Three Things
The best meal I made last month had three ingredients
Brussels sprouts. Avocado oil. Balsamic vinegar. That’s it.
I halved the sprouts, tossed them in oil, roasted them at 425°F until the edges were black and the outer leaves were crispy. Pulled them out and tossed them in balsamic while they were still screaming hot, so the vinegar traveled deep into the layers.
No salt. No garlic. No butter. No herbs. Three ingredients and a hot oven.
The entire sheet pan, gone. I made more the next night.
It shouldn’t have been that good. I keep thinking I need more — more spices, more technique, more steps — to make something worth eating. But that pan of sprouts was better than dishes I’ve spent an hour on. And it made me wonder how many of my complicated meals are complicated because they need to be, and how many are complicated because I don’t trust the ingredients to carry the weight alone.
Constraint forces quality
Here’s what I’ve learned about cooking with three ingredients: there’s nowhere to hide.

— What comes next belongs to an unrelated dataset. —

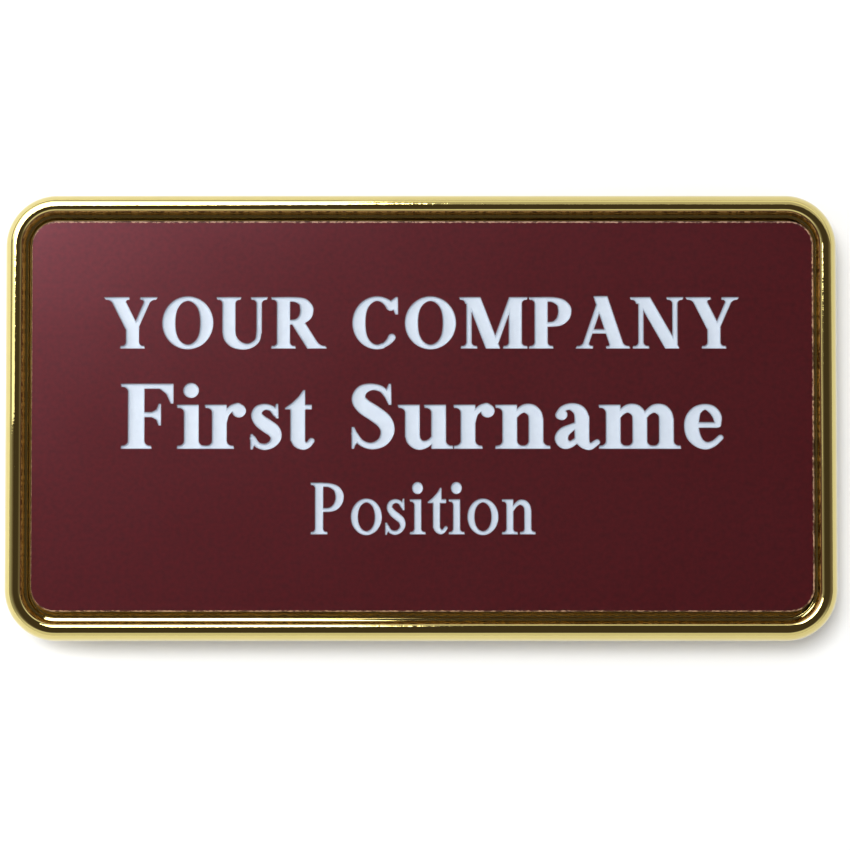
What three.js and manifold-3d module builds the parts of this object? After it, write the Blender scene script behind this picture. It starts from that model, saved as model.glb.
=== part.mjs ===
// A framed name badge: a polished gold rim and tray, a two-ply engraving plate glued into the tray,
// and a bar pin glued across the middle of the back.
// Millimetres. The badge lies face up: +X runs along its width, +Y points to its top edge and +Z out
// of its face. The origin is under its middle, on the surface that the pin's two feet rest on.
import * as THREE from "three";
import { mergeVertices } from "three/addons/utils/BufferGeometryUtils.js";
import Module from "manifold-3d";

const wasm = await Module();
wasm.setup();

// Engraving plate: a thin burgundy cap on a thick white core, in the common 3 by 1 1/2 inch size
const plateWidth = 76.2;
const plateHeight = 38.1;
const plateCornerRadius = 2.35;
const coreThickness = 1.35;
const capThickness = 0.25;

// Adhesive films, which are left as gaps
const plateFilm = 0.2;
const pinFilm = 0.2;

// Tray of the frame. The plate is glued down a little to the right and above the recess's middle.
const plateSideClearance = 0.24;
const plateEndClearance = 0.5;
const plateShiftRight = 0.17;
const plateShiftUp = 0.12;
const trayThickness = 0.7;
const backEdgeRadius = 0.3;

// Rim, from its outer edge inwards: a long outer flank up to the crown, a round shoulder that ends at
// a crisp edge, a steep inner wall and a narrow ledge that falls a little towards the plate
const rimWidth = 2.2;
const cornerRadius = 5;
const sideHeight = 1.6;
const flankWidth = 1.17;
const flankRise = 1.8;
const shoulderRadius = 0.57;
const shoulderTurn = THREE.MathUtils.degToRad(50);
const innerWallRun = 0.34;
const ledgeBelowPlate = 0.25;
const ledgeFall = 0.08;

// Bar pin: a strip, a hinge foot, a hooked catch foot and the wire between them
const stripLength = 32;
const stripWidth = 5.4;
const stripThickness = 0.7;
const stripCornerRadius = 1.6;
const stripMargin = 0.8;
const footHeight = 3.3;
const footWidth = 4.6;
const footEdgeRadius = 0.6;
const hingeLength = 4;
const catchLength = 3;
const catchWall = 0.7;
const catchLipHeight = 1.8;
const wireDiameter = 0.9;
const wireSink = 0.2;

// Smoothness of the facets: three.js makes twice as many steps on an arc
const cornerSteps = 5;
const sectionSteps = 3;
const wireSides = 12;

const footTop = footHeight + stripThickness / 2;
const frameBack = footHeight + stripThickness + pinFilm;
const plateBack = trayThickness + plateFilm;
const plateFace = plateBack + coreThickness + capThickness;
const frameWidth = plateWidth + 2 * (plateSideClearance + rimWidth);
const frameHeight = plateHeight + 2 * (plateEndClearance + rimWidth);

const gold = new THREE.MeshStandardMaterial({ color: 0xdcc878, metalness: 1, roughness: 0.1 });
const burgundy = new THREE.MeshStandardMaterial({ color: 0x5c1f28, metalness: 0, roughness: 0.5 });
const white = new THREE.MeshStandardMaterial({ color: 0xeef0f4, metalness: 0, roughness: 0.6 });
const nickel = new THREE.MeshStandardMaterial({ color: 0xc4c2bc, metalness: 1, roughness: 0.25 });

function namedMesh(name, geometry, material) {
  const mesh = new THREE.Mesh(geometry, material);
  mesh.name = name;
  return mesh;
}

function roundedRectangle(width, height, radius) {
  const x = width / 2 - radius;
  const y = height / 2 - radius;
  const quarter = Math.PI / 2;
  const outline = new THREE.Shape();
  outline.absarc(x, y, radius, 0, quarter);
  outline.absarc(-x, y, radius, quarter, 2 * quarter);
  outline.absarc(-x, -y, radius, 2 * quarter, 3 * quarter);
  outline.absarc(x, -y, radius, 3 * quarter, 4 * quarter);
  return outline;
}

function extruded(outline, depth) {
  return new THREE.ExtrudeGeometry(outline, { depth, bevelEnabled: false, curveSegments: cornerSteps });
}

// The frame's section as points of inset from the outer edge and height above its back, from the
// back's outer edge over the rim and down into the tray
function frameSection() {
  const up = Math.PI / 2;
  const ledge = plateFace - ledgeBelowPlate;
  const shoulderHeight = sideHeight + flankRise - shoulderRadius;
  const section = new THREE.Path();
  section.absarc(backEdgeRadius, backEdgeRadius, backEdgeRadius, 3 * up, 2 * up, true);
  section.absellipse(flankWidth, sideHeight, flankWidth, flankRise, 2 * up, up, true);
  section.absarc(flankWidth, shoulderHeight, shoulderRadius, up, up - shoulderTurn, true);
  section.lineTo(section.currentPoint.x + innerWallRun, ledge);
  section.lineTo(rimWidth, ledge - ledgeFall);
  section.lineTo(rimWidth, trayThickness);
  return section.getPoints(sectionSteps);
}

// One closed skin through a rounded rectangle for each point of the section, with a flat cap on
// the back and one on the tray's floor
function frameGeometry() {
  const positions = [];
  const triangles = [];
  const loops = frameSection().map(({ x: inset, y: height }) => {
    const outline = roundedRectangle(
      frameWidth - 2 * inset,
      frameHeight - 2 * inset,
      cornerRadius - inset,
    ).getPoints(cornerSteps);
    outline.forEach((point) => positions.push(point.x, point.y, height));
    return outline;
  });
  const count = loops[0].length;
  for (let row = 0; row < loops.length - 1; row++) {
    for (let i = 0; i < count; i++) {
      const low = row * count + i;
      const lowNext = row * count + ((i + 1) % count);
      triangles.push(low, lowNext, lowNext + count, low, lowNext + count, low + count);
    }
  }
  const floorStart = (loops.length - 1) * count;
  THREE.ShapeUtils.triangulateShape(loops[0], []).forEach(([a, b, c]) => triangles.push(a, c, b));
  THREE.ShapeUtils.triangulateShape(loops.at(-1), []).forEach((corners) => {
    triangles.push(...corners.map((corner) => floorStart + corner));
  });
  const geometry = new THREE.BufferGeometry();
  geometry.setAttribute("position", new THREE.Float32BufferAttribute(positions, 3));
  geometry.setIndex(triangles);
  return geometry;
}

function plateSheet(name, thickness, base, material) {
  const outline = roundedRectangle(plateWidth, plateHeight, plateCornerRadius);
  const sheet = namedMesh(name, extruded(outline, thickness), material);
  sheet.position.set(plateShiftRight, plateShiftUp, base);
  return sheet;
}

// The start of a foot's outline, drawn across the pin: down its left side, along its flat sole with
// rounded edges, and to the foot of its right side
function soleOutline() {
  const side = footWidth / 2;
  const edge = side - footEdgeRadius;
  const outline = new THREE.Shape();
  outline.moveTo(-side, footTop);
  outline.lineTo(-side, footEdgeRadius);
  outline.absarc(-edge, footEdgeRadius, footEdgeRadius, Math.PI, 1.5 * Math.PI);
  outline.absarc(edge, footEdgeRadius, footEdgeRadius, 1.5 * Math.PI, 2 * Math.PI);
  return outline;
}

function hingeOutline() {
  const outline = soleOutline();
  outline.lineTo(footWidth / 2, footTop);
  return outline;
}

// The catch is a J: a full wall, a floor under the wire and a short lip
function catchOutline() {
  const outer = footWidth / 2;
  const inner = outer - catchWall;
  const outline = soleOutline();
  outline.lineTo(outer, catchLipHeight);
  outline.lineTo(inner, catchLipHeight);
  outline.lineTo(inner, catchWall);
  outline.lineTo(-inner, catchWall);
  outline.lineTo(-inner, footTop);
  return outline;
}

// Turns an outline drawn across the pin into a block along X that starts at the given place
function blockAlong(outline, length, start) {
  const geometry = extruded(outline, length);
  geometry.rotateX(Math.PI / 2);
  geometry.rotateZ(Math.PI / 2);
  return geometry.translate(start, 0, 0);
}

function toSolid(geometry) {
  const bare = geometry.clone();
  bare.deleteAttribute("normal");
  bare.deleteAttribute("uv");
  const merged = mergeVertices(bare);
  return new wasm.Manifold(
    new wasm.Mesh({
      numProp: 3,
      vertProperties: new Float32Array(merged.attributes.position.array),
      triVerts: new Uint32Array(merged.index.array),
    }),
  );
}

function toGeometry(solid) {
  const mesh = solid.getMesh();
  const geometry = new THREE.BufferGeometry();
  geometry.setAttribute("position", new THREE.Float32BufferAttribute(mesh.vertProperties, 3));
  geometry.setIndex(new THREE.BufferAttribute(mesh.triVerts, 1));
  return geometry;
}

// The closed bar pin as one plain piece. Its feet run halfway up into the strip, and the wire lies on
// the catch's floor and ends inside the hinge.
function pinGeometry() {
  const reach = stripLength / 2 - stripMargin;
  const strip = extruded(roundedRectangle(stripLength, stripWidth, stripCornerRadius), stripThickness);
  strip.translate(0, 0, footHeight);
  const hinge = blockAlong(hingeOutline(), hingeLength, -reach);
  const hook = blockAlong(catchOutline(), catchLength, reach - catchLength);
  const wireRadius = wireDiameter / 2;
  const wireLength = 2 * reach - hingeLength / 2;
  const wire = new THREE.CylinderGeometry(wireRadius, wireRadius, wireLength, wireSides);
  wire.rotateZ(Math.PI / 2);
  wire.translate(reach - wireLength / 2, 0, catchWall - wireSink + wireRadius);
  const [whole, ...others] = [strip, hinge, hook, wire].map(toSolid);
  return toGeometry(others.reduce((joined, piece) => joined.add(piece), whole));
}

const frame = new THREE.Group();
frame.position.z = frameBack;
frame.add(
  namedMesh("frame", frameGeometry(), gold),
  plateSheet("plate_core", coreThickness, plateBack, white),
  plateSheet("plate_cap", capThickness, plateBack + coreThickness, burgundy),
);

const badge = new THREE.Group();
badge.add(frame, namedMesh("bar_pin", pinGeometry(), nickel));

export default badge;
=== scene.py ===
import math

import bmesh
import bpy
import numpy as np
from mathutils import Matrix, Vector
from mathutils.geometry import delaunay_2d_cdt


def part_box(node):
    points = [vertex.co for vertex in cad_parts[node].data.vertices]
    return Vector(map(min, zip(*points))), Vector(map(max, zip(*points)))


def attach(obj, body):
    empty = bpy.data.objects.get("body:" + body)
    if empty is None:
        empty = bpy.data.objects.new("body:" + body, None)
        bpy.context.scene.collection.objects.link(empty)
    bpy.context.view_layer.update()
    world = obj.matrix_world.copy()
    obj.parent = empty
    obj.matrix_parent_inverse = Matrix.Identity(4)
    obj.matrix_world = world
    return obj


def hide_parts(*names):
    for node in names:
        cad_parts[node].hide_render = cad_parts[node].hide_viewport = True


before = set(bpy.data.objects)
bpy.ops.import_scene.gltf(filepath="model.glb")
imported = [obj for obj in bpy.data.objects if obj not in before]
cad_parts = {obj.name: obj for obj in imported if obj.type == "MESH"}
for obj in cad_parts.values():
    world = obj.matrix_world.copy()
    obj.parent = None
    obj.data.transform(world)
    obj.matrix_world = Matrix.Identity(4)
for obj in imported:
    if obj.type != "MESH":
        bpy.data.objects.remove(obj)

MM = 0.001
QUARTER = math.pi / 2
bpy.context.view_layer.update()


def box_in_mm(name):
    low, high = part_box(name)
    return low / MM, high / MM


# Where the solids are
frame_low, frame_high = box_in_mm("frame")
core_low, core_high = box_in_mm("plate_core")
cap_low, cap_high = box_in_mm("plate_cap")
pin_low, pin_high = box_in_mm("bar_pin")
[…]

When a recipe has fifteen components, a weak ingredient gets buried. Mediocre olive oil disappears in a complex sauce. Stale spices get masked by everything else in the pot. You can compensate. You can cover.
With three ingredients, every single one is exposed. If the oil is rancid, you taste it. If the vinegar is cheap, the whole dish falls flat. If the vegetable isn’t fresh, there’s nothing to distract from it.
That sounds like pressure, but it’s actually freedom. Because when every ingredient matters, you stop buying things out of habit and start paying attention to what’s actually good. A great olive oil. A vinegar worth tasting on its own. Produce that doesn’t need help.
Three ingredients isn’t a limitation. It’s a quality filter.
A pasta, a vegetable, a dessert
I started testing this across different categories to see if the pattern held. It did.
The pasta: legume pasta, grass-fed butter, nutritional yeast. Cook the pasta. Toss it in butter with a splash of pasta water until it’s glossy. Sprinkle nutritional yeast over the top. It tastes like a rich, savory mac and cheese. The nutritional yeast provides that fermented, almost-parmesan flavor. The butter and starchy water create the sauce. Three ingredients and it’s a full, protein-heavy meal that takes ten minutes.
The vegetable: those Brussels sprouts. Oil, acid, heat. The Maillard reaction on the sprout, the balsamic soaking into the char. I’ve made this for people who claim they hate Brussels sprouts. They don’t hate these.
The dessert: one ripe avocado, raw cacao powder, maple syrup. Blend until smooth. The avocado disappears — no green taste, no avocado flavor, just a dense, fudgy mousse that tastes like dark chocolate pudding. I’ve served this without telling people what’s in it and the reaction is always the same. Disbelief, then a second scoop.
Each one works because the three ingredients are doing different jobs. A base, a fat or acid, and a flavor. Structure, lubrication, character. When the roles are filled, the dish is complete. Adding a fourth ingredient might make it different, but it won’t make it better.
The question that changed my grocery list
I started asking myself before I cooked: can I make this with three things?
Not always. Some dishes need complexity. A curry wants layers. A stew builds over time. I’m not suggesting every meal should be stripped to the bones.
But the question itself is useful. Because most of the time, when I really look at a recipe, half the ingredients are redundant. They’re there for insurance — another herb in case the first one wasn’t enough, another fat on top of the fat that’s already working, a sweetener and a second sweetener and a glaze.
Removing the insurance is scary the first time. But when the dish still works — when it works better, because each remaining ingredient is doing its full job — you realize how much of cooking is clutter and how little is structure.
The structure is usually three things.
The rule I keep coming back to
If it doesn’t taste good with three ingredients, adding more won’t fix it. It’ll just make the problem harder to find.
Start simple. If something is missing, add one thing. Taste. If it’s still missing, add one more. But start with three and see what happens.
You’ll be surprised how often three is enough.